What you have to do >> Copy these lines exactly and nothing else: from the line holding "profile = [(radius, depth)" to the line holding "to the right, y", both lines included.

Given records >>

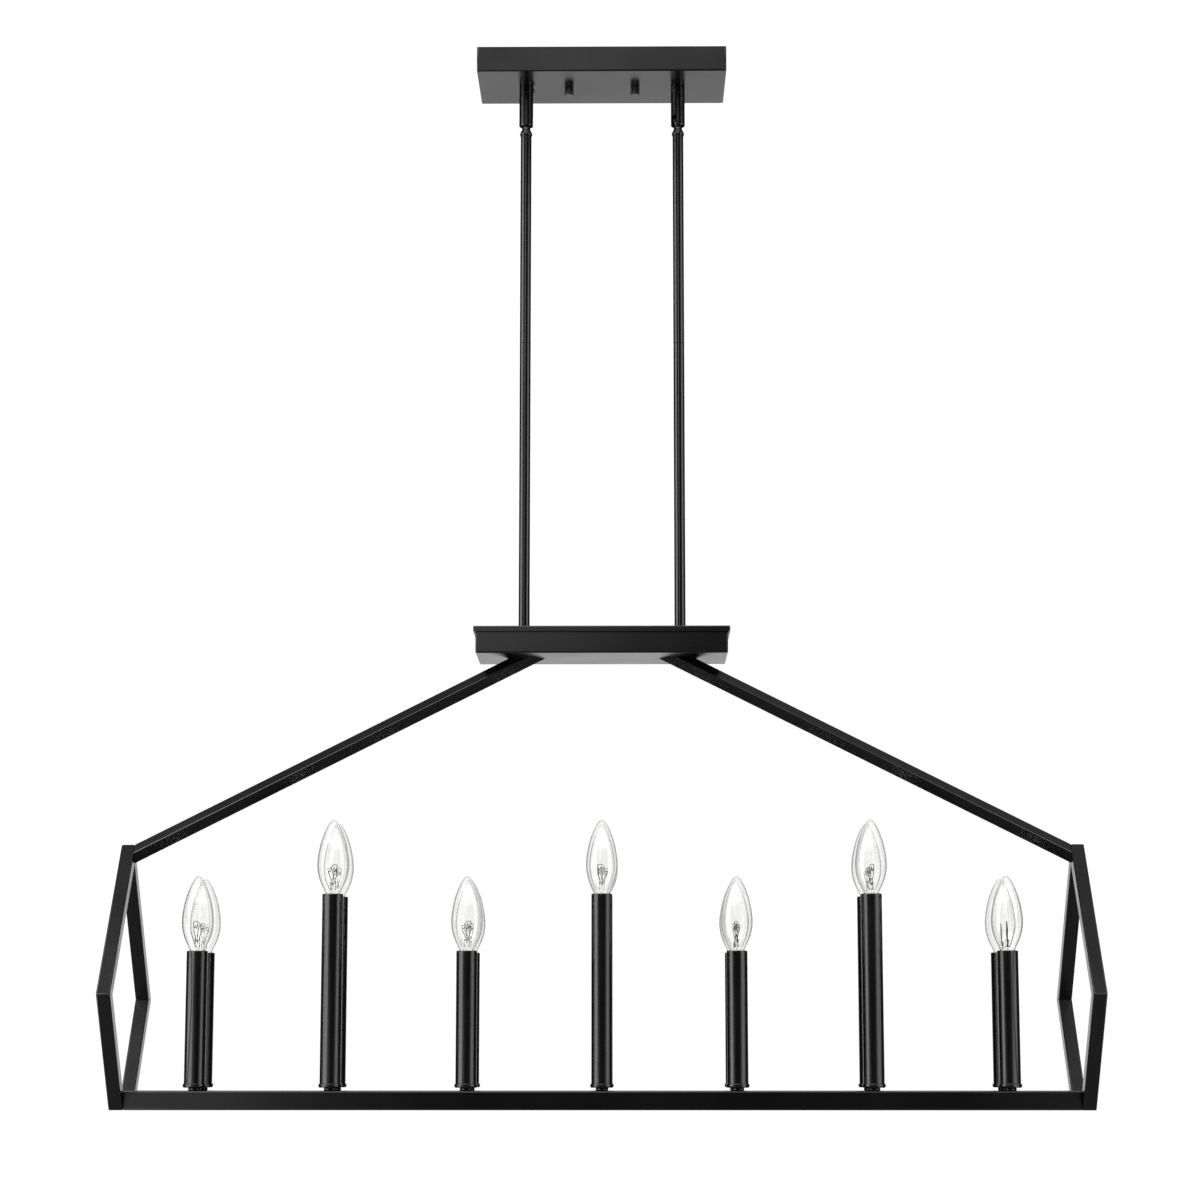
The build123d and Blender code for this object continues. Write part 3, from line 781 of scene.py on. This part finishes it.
def make_end_frames():
    """Two loops of mitred square tube, each with softened seams at its mitres."""
    tubes = ("front_upper_tube", "front_lower_tube", "foot_tube", "rear_lower_tube", "rear_upper_tube")
    outer, inner = frame_corners(), drawn_in(tube_side)
    for side, low_x in (("left", -frame_half), ("right", frame_inside)):
        for i, tube in enumerate(tubes):
            j = (i + 1) % 5
            work = bmesh.new()
            outline = (outer[i], outer[j], inner[j], inner[i])
            face = work.faces.new([work.verts.new((low_x, p.x, p.y)) for p in outline])
            made = verts_of(bmesh.ops.extrude_face_region(work, geom=[face])["geom"])
            bmesh.ops.translate(work, vec=(tube_side, 0, 0), verts=made)
            run = (outer[j] - outer[i]).normalized()
            round_edges(work, edges_along(work, Vector((0, run.x, run.y))), 1.3, 4)
            round_edges(work, end_rims(work), 0.6, 3)
            finish_piece(
                f"{side}_{tube}_welded", work, "hanging_frame", black,
                [f"{side}_{tube}"], flat_over=150,
            )


def make_rails():
    """The two square tubes between the end frames."""
    for row, y in rows_y.items():
        work = bmesh.new()
        front, back = y - rail_side / 2, y + rail_side / 2
        box(work, (-frame_inside, front, rail_bottom), (frame_inside, back, rail_top))
        round_edges(work, edges_along(work, Vector((1, 0, 0))), 1.6, 5)
        round_edges(work, end_rims(work), 0.6, 3)
        finish_piece(
            f"{row}_rail_tube", work, "hanging_frame", black, [f"{row}_rail"],
            flat_over=2000,
        )


# ---- candle lights ----

def candle_places(row, kind, z=0.0):
    """Where a rail's short or tall candle lights stand. They alternate, and a short one comes first."""
    first = 0 if kind == "short" else 1
    middle = (candles_per_rail - 1) / 2
    return [((i - middle) * candle_pitch, rows_y[row], z) for i in range(first, candles_per_rail, 2)]


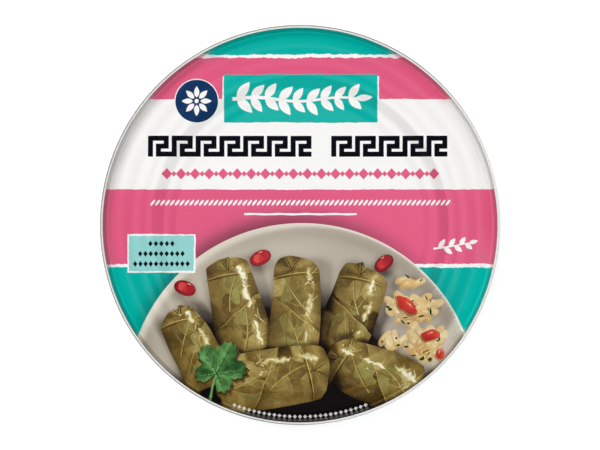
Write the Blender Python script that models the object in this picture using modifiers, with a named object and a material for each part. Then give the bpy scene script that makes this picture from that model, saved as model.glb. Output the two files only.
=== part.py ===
"""A low round food tin, shut: a printed end with pressed rings, a straight wall and a base end.

Units are metres and +Z is up. The origin is the centre of the circle that the tin stands on, and the
print on the top end reads upright when +Y is up. Both ends are seamed onto the wall, so each has a
raised rim round a shallow recess. The tin is full and shut, so the wall is solid.
"""

import math

import bpy

MM = 0.001

# Overall sizes of the tin
TIN_HEIGHT = 46.0 * MM
SEAM_RADIUS = 51.5 * MM
WALL_RADIUS = 49.7 * MM
FIT_GAP = 0.3 * MM

# The rolled seam round each end. Depths run inwards from its crown
SEAM_DEPTH = 3.1 * MM
SEAM_FOOT_RADIUS = 51.3 * MM
CROWN_OUTER_RADIUS = 51.1 * MM
CROWN_INNER_RADIUS = 50.85 * MM
SEAM_BEND = 0.4 * MM
RECESS_FOOT_RADIUS = 49.95 * MM
END_THICKNESS_DEPTH = 3.4 * MM

# The groove at the foot of the recess wall
GROOVE_DEPTH = 3.0 * MM
GROOVE_BEND = 0.4 * MM

# Flat bands pressed in the panel: inner radius, outer radius and depth below the crown
CENTRE_PANEL = (0.0, 31.9 * MM, 2.9 * MM)
INNER_STEP = (33.8 * MM, 35.4 * MM, 2.4 * MM)
CREST = (38.2 * MM, 39.9 * MM, 1.0 * MM)
SHOULDER = (41.2 * MM, 43.2 * MM, 1.35 * MM)
OUTER_STEP = (45.6 * MM, 47.7 * MM, 1.85 * MM)
PANEL_BANDS = (CENTRE_PANEL, INNER_STEP, CREST, SHOULDER, OUTER_STEP)

# Facets
TURN_STEPS = 72
BEND_STEPS = 4
SHARP_ANGLE = math.radians(35)
MERGE_DISTANCE = 0.01 * MM

# Colours (red, green, blue, alpha), roughness and metallic value
PRINT_PINK = ((0.760, 0.106, 0.223, 1.0), 0.35, 0.0)
PRINT_TEAL = ((0.0, 0.440, 0.380, 1.0), 0.35, 0.0)
BARE_TIN = ((0.62, 0.62, 0.60, 1.0), 0.32, 0.9)


def clear_scene():
    for scene_object in list(bpy.data.objects):
        bpy.data.objects.remove(scene_object, do_unlink=True)


def material(name, finish):
    colour, roughness, metallic = finish
    made = bpy.data.materials.new(name)
    made.use_nodes = True
    shader = made.node_tree.nodes["Principled BSDF"]
    shader.inputs["Base Color"].default_value = colour
    shader.inputs["Roughness"].default_value = roughness
    shader.inputs["Metallic"].default_value = metallic
    made.diffuse_color = colour
    return made


def bend(centre_radius, centre_depth, size, start_degrees, end_degrees):
    """Points of an arc in the (radius, depth) plane. 0 degrees points outwards and 90 at the crown."""
    points = []
    for step in range(BEND_STEPS + 1):
        angle = math.radians(start_degrees + (end_degrees - start_degrees) * step / BEND_STEPS)
        points.append((centre_radius + size * math.cos(angle), centre_depth - size * math.sin(angle)))
    return points


def panel_points():
    """The pressed panel from its centre to the edge of the groove, as (radius, depth)."""
    points = []
    for inner_radius, outer_radius, depth in PANEL_BANDS:
        points += [(inner_radius, depth), (outer_radius, depth)]
    return points


def end_profile():
    """One end, as (radius, depth below the crown): its outer face from the axis to the seam, the
    seam, and its inner face back to the axis."""
    groove_centre = RECESS_FOOT_RADIUS - GROOVE_BEND
    points = panel_points()
    points += bend(groove_centre, GROOVE_DEPTH - GROOVE_BEND, GROOVE_BEND, -90, 0)
    points += bend(CROWN_INNER_RADIUS, SEAM_BEND, SEAM_BEND, 180, 90)
    points += bend(CROWN_OUTER_RADIUS, SEAM_BEND, SEAM_BEND, 90, 0)
    points += [
        (SEAM_RADIUS, SEAM_DEPTH - SEAM_BEND),
        (SEAM_FOOT_RADIUS, SEAM_DEPTH),
        (WALL_RADIUS, SEAM_DEPTH),
        (WALL_RADIUS, END_THICKNESS_DEPTH),
        (0.0, END_THICKNESS_DEPTH),
    ]
    return points


def wall_profile():
    """The wall and what fills it, as (radius, height) from the middle of its top to its foot."""
    bottom = END_THICKNESS_DEPTH + FIT_GAP
    top = TIN_HEIGHT - bottom
    return [(0.0, top), (WALL_RADIUS, top), (WALL_RADIUS, bottom), (0.0, bottom)]


def turned(name, profile, finish_material, collection):
    """A solid turned about Z from (radius, height) points that run down its outer side."""
    mesh = bpy.data.meshes.new(name)
    points = [(radius, 0.0, height) for radius, height in profile]
    edges = [(index, index + 1) for index in range(len(points) - 1)]
    mesh.from_pydata(points, edges, [])
    turned_object = bpy.data.objects.new(name, mesh)
    collection.objects.link(turned_object)
    screw = turned_object.modifiers.new("Turn", "SCREW")
    screw.axis = "Z"
    screw.angle = math.tau
    screw.steps = TURN_STEPS
    screw.render_steps = TURN_STEPS
    screw.use_merge_vertices = True
    screw.merge_threshold = MERGE_DISTANCE
    screw.use_smooth_shade = True
    mesh.materials.append(finish_material)
    return turned_object


def facet_edges(turned_object):
    """Turns the Screw into a mesh, with smooth round faces and crisp corners."""
    graph = bpy.context.evaluated_depsgraph_get()
    made = bpy.data.meshes.new_from_object(turned_object.evaluated_get(graph))
    turned_object.modifiers.clear()
    turned_object.data = made
    made.shade_smooth()
    made.set_sharp_from_angle(angle=SHARP_ANGLE)


def top_end(collection):
    """The printed end, its crown at the top of the tin."""
    profile = [(radius, TIN_HEIGHT - depth) for radius, depth in end_profile()]
    return turned("lid_end", profile, material("lid_print", PRINT_PINK), collection)


def base_end(collection):
    """The same pressing turned over, its crown on the surface that the tin stands on."""
    profile = [(radius, depth) for radius, depth in reversed(end_profile())]
    return turned("base_end", profile, material("base_tin", BARE_TIN), collection)


def wall(collection):
    return turned("can_wall", wall_profile(), material("wall_print", PRINT_TEAL), collection)


def main():
    clear_scene()
    collection = bpy.data.collections.new("food_tin")
    bpy.context.scene.collection.children.link(collection)
    pieces = [top_end(collection), wall(collection), base_end(collection)]
    bpy.context.view_layer.update()
    for piece in pieces:
        facet_edges(piece)


main()
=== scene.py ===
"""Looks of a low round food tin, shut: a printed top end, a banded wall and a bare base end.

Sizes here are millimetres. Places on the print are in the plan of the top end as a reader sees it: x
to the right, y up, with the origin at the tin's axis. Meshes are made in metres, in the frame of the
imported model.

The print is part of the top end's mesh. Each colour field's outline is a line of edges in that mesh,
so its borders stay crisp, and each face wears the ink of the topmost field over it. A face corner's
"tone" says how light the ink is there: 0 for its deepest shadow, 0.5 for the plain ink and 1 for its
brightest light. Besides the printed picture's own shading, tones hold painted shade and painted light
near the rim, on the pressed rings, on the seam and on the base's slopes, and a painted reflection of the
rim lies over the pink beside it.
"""

import math
import random

import bpy
import numpy as np
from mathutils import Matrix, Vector, noise
from mathutils.geometry import delaunay_2d_cdt


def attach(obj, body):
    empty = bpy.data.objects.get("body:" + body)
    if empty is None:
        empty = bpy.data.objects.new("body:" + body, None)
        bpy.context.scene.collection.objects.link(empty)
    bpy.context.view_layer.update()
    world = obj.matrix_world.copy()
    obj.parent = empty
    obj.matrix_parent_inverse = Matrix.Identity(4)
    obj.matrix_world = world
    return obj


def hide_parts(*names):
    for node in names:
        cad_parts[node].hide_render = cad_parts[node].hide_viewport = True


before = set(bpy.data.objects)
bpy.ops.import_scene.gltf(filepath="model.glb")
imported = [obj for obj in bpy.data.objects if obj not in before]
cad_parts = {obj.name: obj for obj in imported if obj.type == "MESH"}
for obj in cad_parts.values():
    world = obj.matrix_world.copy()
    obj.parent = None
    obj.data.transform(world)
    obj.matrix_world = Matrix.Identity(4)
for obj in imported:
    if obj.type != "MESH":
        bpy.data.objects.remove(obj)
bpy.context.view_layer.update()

MM = 0.001

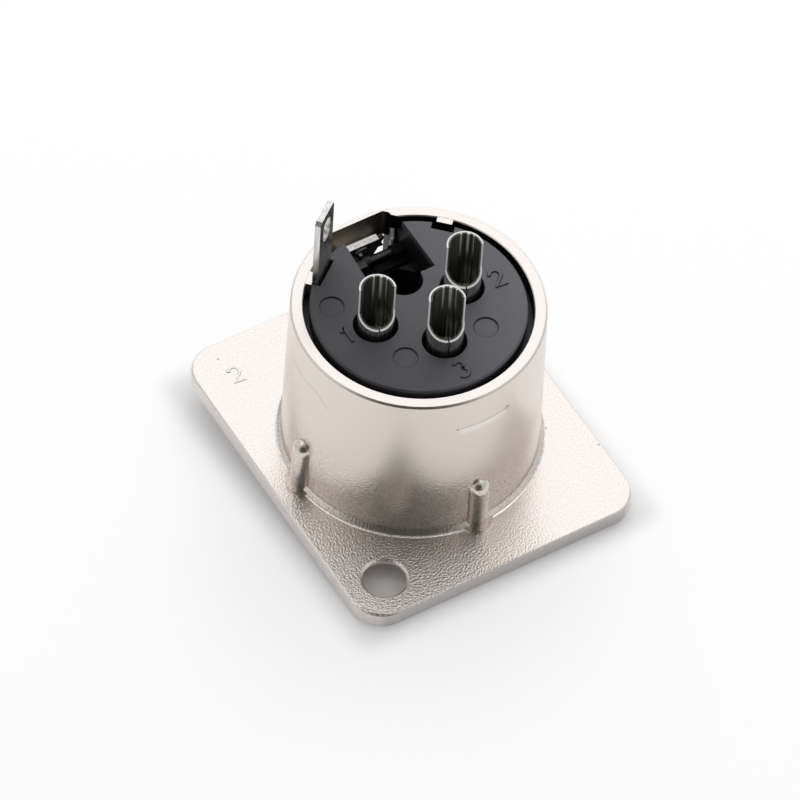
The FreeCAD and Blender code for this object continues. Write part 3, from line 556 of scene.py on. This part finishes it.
# %% [markdown]
# ## Dirt and painted shade on the insert
# Dirt has darkened the rims of the three round ejector marks, and the sides of the raised
# numerals are darkened as painted shade. A rim is a narrow band of distance from the mark's
# centre. A rim is a narrow band of distance from the mark's centre. The sides of the
# numerals could be given a material of their own, but they are also the only faces above the
# disc that do not look straight up, so the true normal of the face picks them out.

# %% Dirty rims, and painted shade on the sides of the strokes
PLASTIC_DEEP = (0.012, 0.012, 0.013)
EJECTOR_PLACES = ((7.0, 152), (5.4, 228), (5.75, 309))
EJECTOR_RIM = (1.0 * MM, 0.055 * MM, 0.03 * MM)
RIM_DIRT = 0.8
DISC_HEIGHT = 16.4
STROKE_TILT = (0.6, 0.95)
ABOVE_DISC = (16.455 * MM, 16.47 * MM)
RECESS_WALL = (15.5 * MM, 16.4 * MM)
for radius, angle in EJECTOR_PLACES:
    away = distance_from(tree, insert_place, on_circle(radius, angle, DISC_HEIGHT))
    dirt = multiply(tree, band(tree, away, *EJECTOR_RIM), RIM_DIRT)
    matte = blend_colours(tree, dirt, matte, PLASTIC_DEEP)
# Painted shade: the sloped sides of the raised numerals are darkened.
true_normal = add_node(tree, "ShaderNodeNewGeometry").outputs["True Normal"]
stroke_sides = multiply(tree, fade(tree, split_axes(tree, true_normal)["Z"], *STROKE_TILT),
                        spread(tree, insert_z, *ABOVE_DISC))
matte = blend_colours(tree, stroke_sides, matte, PLASTIC_DEEP)
# Painted shade: the walls of the recess go to near black below the top face.
near_top = spread(tree, insert_z, *RECESS_WALL)
join(tree, blend_colours(tree, near_top, PLASTIC_DEEP, matte), shader.inputs["Base Color"])
dress("insert", plastic)

# %% [markdown]
# ## The contacts: plated and rolled sheet
# Each contact is rolled from brass sheet and plated, so its drawn lines run along its length.
# The plating is bright outside. Inside the cup it is dull, and its darker colour is painted
# shade, since light hardly reaches in there. The mesh could be split into inner and outer
# faces, but a mask of the distance from the contact's own axis tells the two sides of the
# sheet apart as well.
# That is one more small group, used by all three contacts, and it also gives the angle round
# the axis.

# %% Build the group for the inside of a tube
CONTACT_OUTSIDE = 1.5 * MM
CONTACT_SHEET = 0.28 * MM
INNER_FACE = CONTACT_OUTSIDE - CONTACT_SHEET
MID_SHEET = (INNER_FACE + 0.12 * MM, INNER_FACE + 0.16 * MM)
inside_group, inside_in, inside_out = start_group(
    "inside_of_tube", {"Axis": "NodeSocketVector"}, ("Inside", "Angle"))
offset = add_node(inside_group, "ShaderNodeVectorMath", operation="SUBTRACT")
join(inside_group, object_place(inside_group), offset.inputs[0])
join(inside_group, inside_in.outputs["Axis"], offset.inputs[1])
flatten = add_node(inside_group, "ShaderNodeVectorMath", {1: (1, 1, 0)}, operation="MULTIPLY")
join(inside_group, offset.outputs[0], flatten.inputs[0])
reach = add_node(inside_group, "ShaderNodeVectorMath", operation="LENGTH")
join(inside_group, flatten.outputs[0], reach.inputs[0])
inner_side = fade(inside_group, reach.outputs["Value"], *MID_SHEET)
flat_x, flat_y, _ = split_axes(inside_group, flatten.outputs[0])
around_axis = calculate(inside_group, "ARCTAN2", flat_y, flat_x)
join(inside_group, inner_side, inside_out.inputs["Inside"])
join(inside_group, around_axis, inside_out.inputs["Angle"])
print("group:", inside_group.name)

# %% [markdown]
# ## The sheared edges of the cups
# The cup's wall was cut away on one side, and the cut left a narrow, rougher edge: two upright
# ends, a sloping lip between them, and the rim on top. Its pale colour is a painted highlight.
# An edge could be found by how sharply the surface turns, but that picks up every edge of the
# sheet. The cut follows three plain rules of place, so each rule is a mask. The cups are cut
# along a fixed direction, and the reach of a point along it is a dot product.


# %% Mask the sheared edges
CONTACT_TURN = math.radians(-20)
SCOOP_HEIGHT = 3.0 * MM
SCOOP_SLOPE = 0.45
CUT_BAND = (0.05 * MM, 0.02 * MM)
RIM_BAND = (0.04 * MM, 0.02 * MM)
towards_back = Vector((-math.sin(CONTACT_TURN), math.cos(CONTACT_TURN), 0))


def reach_along(tree, vector, way):
    """Measure how far a vector reaches along a fixed direction."""
    dot = add_node(tree, "ShaderNodeVectorMath", {1: way}, operation="DOT_PRODUCT")
    join(tree, vector, dot.inputs[0])
    return dot.outputs["Value"]


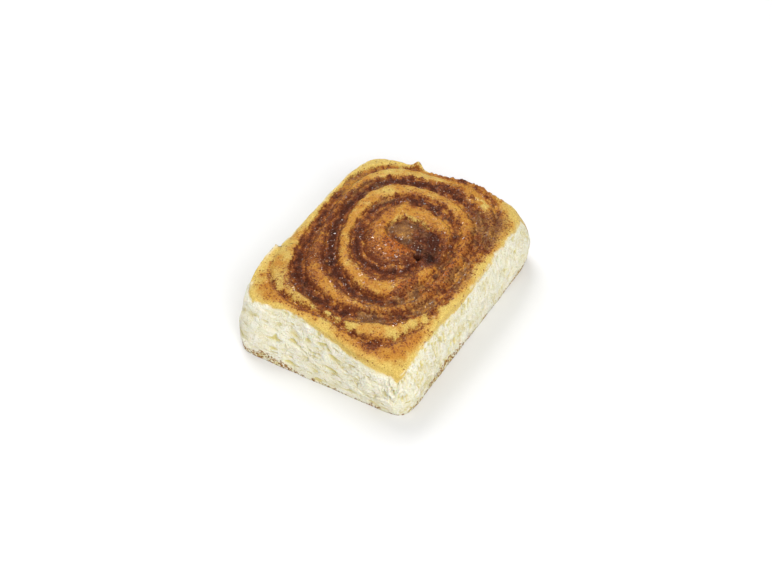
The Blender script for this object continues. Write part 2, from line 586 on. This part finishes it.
class Sides:
    """The torn sides and the baked back, worked out row by row from the rim down."""

    def __init__(self, turn, edge):
        self.rim, self.top = edge[:, :2], edge[:, 2]
        self.plain_rim = crust_rim(turn, bumps=0)
        self.base = outline(turn, BASE_SQUARE)
        x, y = self.base[:, 0], self.base[:, 1]
        along = np.roll(self.base, -OUT_POINTS, 0) - np.roll(self.base, OUT_POINTS, 0)
        self.out = unit(np.stack([along[:, 1], -along[:, 0]], -1))
        steps = np.linalg.norm(np.diff(self.base, axis=0), axis=-1)
        self.run = np.concatenate([[0], np.cumsum(steps)])
        self.corner = np.abs(np.sin(4 * np.pi * turn)) ** 6
        self.back = window(turn, *BACK_TURNS)
        from_ends = np.minimum(np.abs(turn - 0.25), np.abs(turn - 0.75))
        self.upright = smoothstep(*UPRIGHT_TURNS, from_ends)
        self.from_corner = np.linalg.norm(self.base - NEAR_CORNER, axis=-1)
        front = window(turn, *FRONT_TURNS)
        slant = front * smoothstep(*SLANT_X, x)
        hanging = hill(y, HANGING_Y, HANGING_WIDTH) * (x > HANGING_X)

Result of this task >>
    profile = [(radius, depth) for radius, depth in reversed(end_profile())]
    return turned("base_end", profile, material("base_tin", BARE_TIN), collection)


def wall(collection):
    return turned("can_wall", wall_profile(), material("wall_print", PRINT_TEAL), collection)


def main():
    clear_scene()
    collection = bpy.data.collections.new("food_tin")
    bpy.context.scene.collection.children.link(collection)
    pieces = [top_end(collection), wall(collection), base_end(collection)]
    bpy.context.view_layer.update()
    for piece in pieces:
        facet_edges(piece)


main()
=== scene.py ===
"""Looks of a low round food tin, shut: a printed top end, a banded wall and a bare base end.

Sizes here are millimetres. Places on the print are in the plan of the top end as a reader sees it: x
to the right, y up, with the origin at the tin's axis. Meshes are made in metres, in the frame of the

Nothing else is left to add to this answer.